We don’t have to imagine what settler-colonialism might have looked like throughout history because we are watching it play out on our social media screens. And since the Hamas attack on October 7th, we have watched Israel escalate their occupation on Palestine ten-fold. I write this because it is important to understand the the Israel-Palestine conflict began long before October 7th; that there was over a hundred years of siege, and over 75 years of military occupation, that led us to this moment.
So now I ask, once more, for you to imagine your home. Imagine the actual, physical place. Imagine your house, your yard, your street, your neighborhood, your community. And then, imagine someone coming in to take all of that away. And not only do they want to take your home, they want to cast you out of your home and your neighborhood forever. Not great, right? If you can understand this, my hope is that you will be able to understand why so many people around the world—literally millions—are standing behind Palestine at this moment.

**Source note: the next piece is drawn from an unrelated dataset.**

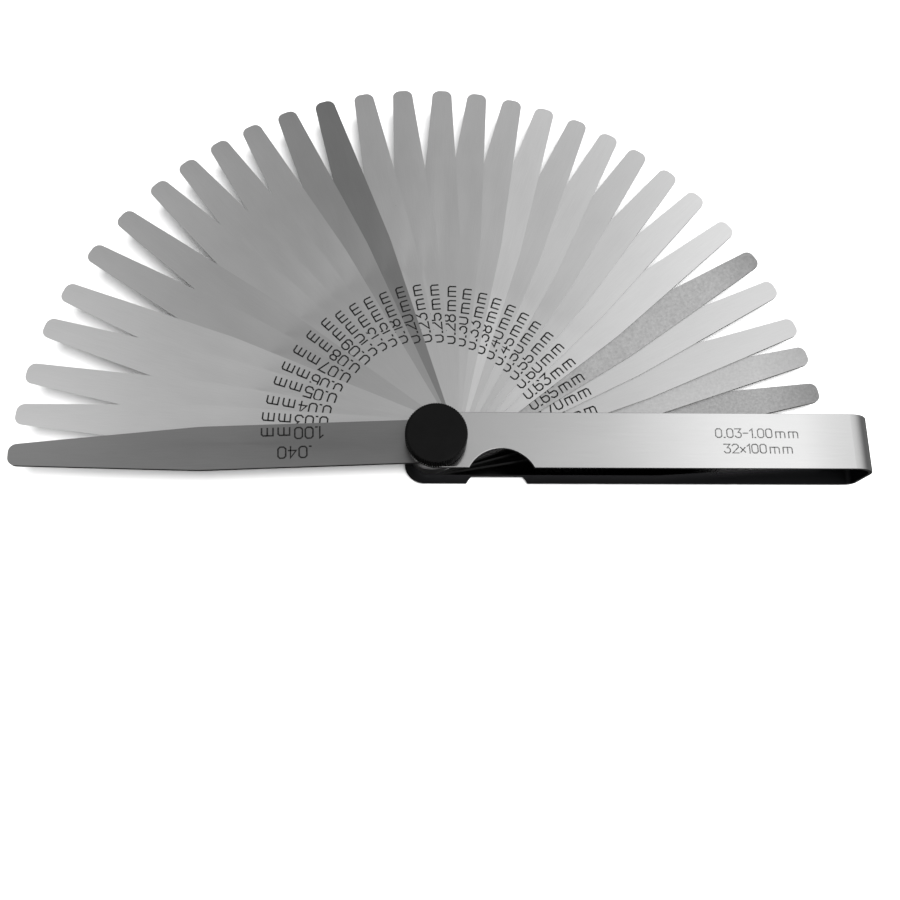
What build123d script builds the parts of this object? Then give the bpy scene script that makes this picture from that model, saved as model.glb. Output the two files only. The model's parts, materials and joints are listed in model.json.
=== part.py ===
"""Feeler gauge: a fan of thirty-two steel thickness blades on one locking pivot, in a folded steel case.

Frame, in millimetres: the pivot axis is Z, the case points along +X, and Z = 0 is the underside of the
pivot screw's head, which the gauge stands on. The blades are fanned out over the +Y side.
"""

from build123d import *
import math
import os

# ---- Driving dimensions ---------------------------------------------------------------------------------

# Case: one strip folded into a U, with both leaves bored for the pivot at the open end.
STRIP = 0.8  # thickness of the folded strip
CASE_WIDTH = 12.8  # width of the strip, across the blades
CASE_END = 99.0  # pivot axis to the outside of the fold
CASE_NOSE = 7.1  # pivot axis to the rounded end of the lower leaf; the upper one is round about the pivot
NOSE_RADIUS = 4.6  # corner radius of the lower leaf's end, in plan
LOWER_BEND = 2.0  # outside radius of the fold's bend into the lower leaf
UPPER_BEND = 5.6  # and into the upper leaf
EDGE_BREAK = 0.15  # rounding of the strip's outer long edges
NOTCH_CENTRE = 14.5  # finger notch: distance from the pivot
NOTCH_CHORD = 14.4  # its width at the leaf's edge
NOTCH_DEPTH = 4.4  # how far it cuts into the leaf

# Blades, from the top of the stack down. The thick first leaf shields the foils under it.
THICKNESSES = (
    [1.00]
    + [0.03, 0.04, 0.05, 0.06, 0.07, 0.08, 0.09, 0.10, 0.13, 0.15, 0.18, 0.20, 0.23, 0.25, 0.28]
    + [0.30, 0.33, 0.38, 0.40, 0.45, 0.50, 0.55, 0.60, 0.63, 0.65, 0.70, 0.75, 0.80, 0.85, 0.90, 0.95]
)
# How far each blade is swung out of the case, in degrees. A hand spreads a fan unevenly, and the two
# lowest blades stay in the case.
SWING = (
    [182.3, 176.3, 170.2, 163.1, 157.2, 150.1, 143.2, 136.3, 130.8, 125.1, 119.5, 113.6, 107.5, 101.3]
    + [95.2, 89.0, 83.5, 77.9, 72.6, 67.1, 61.7, 56.5, 50.7, 45.1, 38.5, 32.3, 26.8, 20.2, 15.5, 9.7]
    + [0.0, 0.0]
)
FILM = 0.012  # air or oil film between neighbouring blades
BLADE_REACH = 93.3  # pivot axis to the tip
BLADE_WIDTH = 9.9
TAPER_START = 52.0  # pivot axis to where the taper begins
TIP_WIDTH = 4.7  # width that the taper runs out to at the tip
TIP_RADIUS = 1.85
TAPER_RADIUS = 40.0  # softening of the taper's shoulder
ROOT_CENTRE = 1.0  # the round root is centred this far behind the pivot
BLADE_BORE = 5.7

# Pivot screw: low round head under the case, square neck in the lower leaf, plain shank, threaded end.
HEAD_DIAMETER = 9.6
HEAD_HEIGHT = 1.2
HEAD_ROUND = 0.6
NECK_SQUARE = 5.6
NECK_HOLE = 5.7  # square hole in the lower leaf
SHANK_DIAMETER = 5.6
SHANK_HOLE = 5.8  # round hole in the upper leaf
THREAD_DIAMETER = 5.0
THREAD_RUNNING_GAP = 0.04  # radial gap between the screw's end and the insert
THREAD_REACH = 4.0  # how far the screw stands above the upper leaf
SHANK_STEP_BELOW_TOP = 0.1  # the shank ends this far under the upper leaf's top
SCREW_CHAMFER = 0.4  # at the end of the thread

# Conical spring washer under the knob.
WASHER_OUTER = 10.6
WASHER_INNER = 5.4
WASHER_STRIP = 0.35
WASHER_CONE = 0.15  # rise of the cone from rim to bore

# Locking knob: a knurled moulded cap on a threaded brass insert.
KNOB_DIAMETER = 13.7
KNOB_TOP_ABOVE_CASE = 5.3
KNOB_FACE_DIAMETER = 11.8  # flat top face inside the rounded rim
KNOB_BEVEL_DROP = 0.7  # height of the rounded rim
KNOB_BEVEL_FLAT = 0.3  # how far its middle stays back from a sharp corner, as a share of rim and drop
KNURL_COUNT = 78
KNURL_DEPTH = 0.28
KNURL_OVERHANG = 0.6  # share of the depth by which the centre of a groove's cutter lies outside the rim
KNURL_LAND = 0.35  # plain band at the knob's foot
KNOB_FOOT_DIAMETER = 12.6
INSERT_DIAMETER = 8.0
INSERT_HEIGHT = 3.6
INSERT_FLANGE = 0.5  # plain collar of the insert under its grip rings

# ---- Heights worked out from them -----------------------------------------------------------------------

STACK = sum(THICKNESSES) + FILM * (len(THICKNESSES) + 1)
LEAF_BOTTOM = HEAD_HEIGHT  # underside of the case
STACK_BOTTOM = LEAF_BOTTOM + STRIP
STACK_TOP = STACK_BOTTOM + STACK
CASE_TOP = STACK_TOP + STRIP
CASE_HEIGHT = CASE_TOP - LEAF_BOTTOM
WASHER_TOP = CASE_TOP + WASHER_STRIP + WASHER_CONE
KNOB_TOP = CASE_TOP + KNOB_TOP_ABOVE_CASE
HALF_WIDTH = CASE_WIDTH / 2
NOTCH_RADIUS = ((NOTCH_CHORD / 2) ** 2 + NOTCH_DEPTH**2) / (2 * NOTCH_DEPTH)

os.makedirs("parts", exist_ok=True)


def save(part, name):
    """Labels a finished piece and writes it as its own STEP file."""
    part.label = name
    export_step(part, f"parts/{name}.step")


def blade_name(thickness):
    """Node name of a blade, such as blade_0_03mm."""
    return f"blade_{thickness:.2f}mm".replace(".", "_")


# ---- Case -----------------------------------------------------------------------------------------------


def make_case():
    """The strip: a U in side view, cut to its plan outline, then notched and bored."""
    outside = (CASE_END, LEAF_BOTTOM, CASE_TOP, (LOWER_BEND, UPPER_BEND), Mode.ADD)
    inner_bends = (LOWER_BEND - STRIP, UPPER_BEND - STRIP)
    inside = (CASE_END - STRIP, STACK_BOTTOM, STACK_TOP, inner_bends, Mode.SUBTRACT)
    with BuildPart() as case:
        with BuildSketch(Plane.XZ):
            for end, floor, roof, bends, mode in (outside, inside):
                with BuildLine():
                    FilletPolyline(
                        (-CASE_NOSE, floor), (end, floor), (end, roof), (-CASE_NOSE, roof), radius=bends
                    )
                    Line((-CASE_NOSE, roof), (-CASE_NOSE, floor))
                make_face(mode=mode)
        extrude(amount=HALF_WIDTH, both=True)
        with BuildSketch(Plane.XY.offset(LEAF_BOTTOM)) as plan:
            with Locations((-CASE_NOSE, 0)):
                Rectangle(CASE_END + CASE_NOSE, CASE_WIDTH, align=(Align.MIN, Align.CENTER))
            fillet(plan.vertices().group_by(Axis.X)[0], NOSE_RADIUS)
            with Locations((NOTCH_CENTRE, -HALF_WIDTH - NOTCH_RADIUS + NOTCH_DEPTH)):
                Circle(NOTCH_RADIUS, mode=Mode.SUBTRACT)
        extrude(amount=CASE_HEIGHT, mode=Mode.INTERSECT)
        with BuildSketch(Plane.XY.offset(LEAF_BOTTOM)):
            Rectangle(NECK_HOLE, NECK_HOLE)
        extrude(amount=STRIP, mode=Mode.SUBTRACT)
        with BuildSketch(Plane.XY.offset(STACK_TOP)):
            Rectangle(CASE_NOSE, CASE_WIDTH, align=(Align.MAX, Align.CENTER))
            Circle(HALF_WIDTH, mode=Mode.SUBTRACT)
            Circle(SHANK_HOLE / 2)
        extrude(amount=STRIP, mode=Mode.SUBTRACT)
        top_edges = case.faces().sort_by(Axis.Z)[-1].outer_wire().edges()
        fillet(top_edges.filter_by(lambda e: (e @ 0.5).X < CASE_END - 2 * UPPER_BEND), EDGE_BREAK)
    return case.part


# ---- Blades ---------------------------------------------------------------------------------------------


def make_blade(thickness, swing, floor):
    """One blade, lying at height floor and swung out of the case by swing degrees."""
    turn = math.radians(swing)
    half, tip = BLADE_WIDTH / 2, TIP_WIDTH / 2
    side = Plane(origin=(0, 0, floor), x_dir=(math.cos(turn), math.sin(turn), 0), z_dir=(0, 0, 1))
    with BuildPart() as blade:
        with BuildSketch(side):
            with BuildLine():
                FilletPolyline(
                    (-ROOT_CENTRE, half),
                    (TAPER_START, half),
                    (BLADE_REACH, tip),
                    (BLADE_REACH, -tip),
                    (TAPER_START, -half),
                    (-ROOT_CENTRE, -half),
                    radius=(TAPER_RADIUS, TIP_RADIUS, TIP_RADIUS, TAPER_RADIUS),
                )
                ThreePointArc((-ROOT_CENTRE, -half), (-ROOT_CENTRE - half, 0), (-ROOT_CENTRE, half))
            make_face()
            Circle(BLADE_BORE / 2, mode=Mode.SUBTRACT)
        extrude(amount=thickness)
    return blade.part


# ---- Pivot screw ----------------------------------------------------------------------------------------


def make_pivot_screw():
    """Round head, square neck that the lower leaf holds still, shank for the blades, threaded end."""
    with BuildPart() as screw:
        with BuildSketch():
            Circle(HEAD_DIAMETER / 2)
        extrude(amount=HEAD_HEIGHT)
        fillet(screw.edges().group_by(Axis.Z)[0], HEAD_ROUND)
        with BuildSketch(Plane.XY.offset(LEAF_BOTTOM)):
            Rectangle(NECK_SQUARE, NECK_SQUARE)
        extrude(amount=STRIP)
        with BuildSketch(Plane.XY.offset(STACK_BOTTOM)):
            Circle(SHANK_DIAMETER / 2)
        extrude(amount=STACK + STRIP - SHANK_STEP_BELOW_TOP)
        with BuildSketch(Plane.XY.offset(CASE_TOP - SHANK_STEP_BELOW_TOP)):
            Circle(THREAD_DIAMETER / 2)
        extrude(amount=THREAD_REACH + SHANK_STEP_BELOW_TOP)
        chamfer(screw.edges().group_by(Axis.Z)[-1], SCREW_CHAMFER)
    return screw.part


# ---- Spring washer --------------------------------------------------------------------------------------


def make_spring_washer():
    """A dished ring: its rim stands on the case, and its bore edge meets the insert."""
    outer, inner = WASHER_OUTER / 2, WASHER_INNER / 2
    with BuildPart() as washer:
        with BuildSketch(Plane.XZ):
            with BuildLine():
                Polyline(
                    (outer, CASE_TOP),
                    (outer, CASE_TOP + WASHER_STRIP),
                    (inner, WASHER_TOP),
                    (inner, WASHER_TOP - WASHER_STRIP),
                    close=True,
                )
            make_face()
        revolve(axis=Axis.Z)
    return washer.part


# ---- Locking knob ---------------------------------------------------------------------------------------


def make_lock_knob():
    """Moulded cap: rounded rim, straight knurl, and a blind pocket for the insert."""
    rim, face, foot = KNOB_DIAMETER / 2, KNOB_FACE_DIAMETER / 2, KNOB_FOOT_DIAMETER / 2
    shoulder = KNOB_TOP - KNOB_BEVEL_DROP
    land_top = WASHER_TOP + KNURL_LAND
    bevel = rim - face
    with BuildPart() as knob:
        with BuildSketch(Plane.XZ):
            with BuildLine():
                Polyline(
                    (0, KNOB_TOP),
                    (0, WASHER_TOP),
                    (foot, WASHER_TOP),
                    (foot, land_top),
                    (rim, land_top + (rim - foot) / 2),
                    (rim, shoulder),
                )
                ThreePointArc(
                    (rim, shoulder),
                    (rim - bevel * KNOB_BEVEL_FLAT, KNOB_TOP - KNOB_BEVEL_DROP * KNOB_BEVEL_FLAT),
                    (face, KNOB_TOP),
                )
                Line((face, KNOB_TOP), (0, KNOB_TOP))
            make_face()
        revolve(axis=Axis.Z)
        with BuildSketch(Plane.XY.offset(WASHER_TOP)):
            with PolarLocations(rim + KNURL_DEPTH * KNURL_OVERHANG, KNURL_COUNT):
                RegularPolygon(KNURL_DEPTH * (1 + KNURL_OVERHANG), 4)
        extrude(amount=KNOB_TOP - WASHER_TOP, mode=Mode.SUBTRACT)
        with BuildSketch(Plane.XY.offset(WASHER_TOP)):
            Circle(INSERT_DIAMETER / 2)
        extrude(amount=INSERT_HEIGHT, mode=Mode.SUBTRACT)
    return knob.part


def make_knob_insert():
    """Brass insert moulded into the cap, with two grip grooves round it and the screw's bore through it."""
    outer = INSERT_DIAMETER / 2
    grip = (INSERT_HEIGHT - INSERT_FLANGE) / 4
    with BuildPart() as insert:
        with BuildSketch(Plane.XY.offset(WASHER_TOP)):
            Circle(outer)
            Circle(THREAD_DIAMETER / 2 + THREAD_RUNNING_GAP, mode=Mode.SUBTRACT)
        extrude(amount=INSERT_HEIGHT)
        for ring in (1, 3):
            with BuildSketch(Plane.XY.offset(WASHER_TOP + INSERT_FLANGE + (ring - 1) * grip)):
                Circle(outer + grip)
                Circle(outer - grip / 2, mode=Mode.SUBTRACT)
            extrude(amount=grip, mode=Mode.SUBTRACT)
    return insert.part


# ---- Build and write every piece ------------------------------------------------------------------------

save(make_case(), "case")
save(make_pivot_screw(), "pivot_screw")
save(make_spring_washer(), "spring_washer")
save(make_lock_knob(), "lock_knob")
save(make_knob_insert(), "knob_insert")

blade_top = STACK_TOP - FILM
for blade_thickness, blade_swing in zip(THICKNESSES, SWING):
    blade_floor = blade_top - blade_thickness
    save(make_blade(blade_thickness, blade_swing, blade_floor), blade_name(blade_thickness))
    blade_top = blade_floor - FILM
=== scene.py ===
"""Looks of the feeler gauge: steel finishes, engraved thickness marks, camera, floor and studio light.

Lengths are in metres, in the CAD model's frame: pivot axis on Z, case along +X, floor at Z = 0.
"""

import json
import math

import bmesh
import bpy
from mathutils import Matrix, Quaternion, Vector


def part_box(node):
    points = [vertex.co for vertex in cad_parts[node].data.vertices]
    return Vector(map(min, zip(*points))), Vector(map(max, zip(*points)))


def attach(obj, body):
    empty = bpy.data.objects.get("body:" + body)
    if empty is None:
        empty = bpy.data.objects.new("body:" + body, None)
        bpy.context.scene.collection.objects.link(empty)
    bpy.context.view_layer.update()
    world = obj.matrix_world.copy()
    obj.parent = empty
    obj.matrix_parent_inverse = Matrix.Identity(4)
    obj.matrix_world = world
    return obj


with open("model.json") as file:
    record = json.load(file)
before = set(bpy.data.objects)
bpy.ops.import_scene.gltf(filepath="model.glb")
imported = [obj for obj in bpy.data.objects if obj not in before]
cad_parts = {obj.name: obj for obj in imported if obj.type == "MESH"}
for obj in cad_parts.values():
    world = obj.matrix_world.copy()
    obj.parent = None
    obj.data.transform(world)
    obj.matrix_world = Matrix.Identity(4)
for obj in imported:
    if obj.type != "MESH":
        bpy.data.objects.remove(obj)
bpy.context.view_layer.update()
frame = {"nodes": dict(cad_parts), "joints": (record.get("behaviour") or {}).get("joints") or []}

MM = 0.001

# ---- Camera: near the object, a little towards the case's open side, and rolled in the hand --------------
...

I also want to say, very clearly and specifically, that being in favor of Palestinians having their freedom from Israel’s military occupation is in no way, shape, or form antisemitic. The issue here is not with Jews or Judaism, the issue is with the ideology of Zionism. And for anyone to equate those two things, for anyone to say that being Pro-Palestine is being against Jews or is antisemitic, is completely and purposefully false. The leaders of Zionism have purposefully tried to make this conflict seem as complex as possible, again, with the understanding that carrying out the goals of Zionism needed to be discreet in order to maintain the world’s favor, but at the end of the day, it’s not so. The Palestinians have lived in Palestine for hundreds, if not thousands, of years, and they should be allowed to remain there without the threat and rule of a military occupation. Palestinians should finally know peace, and should no longer be held hostage on their own land. Full stop.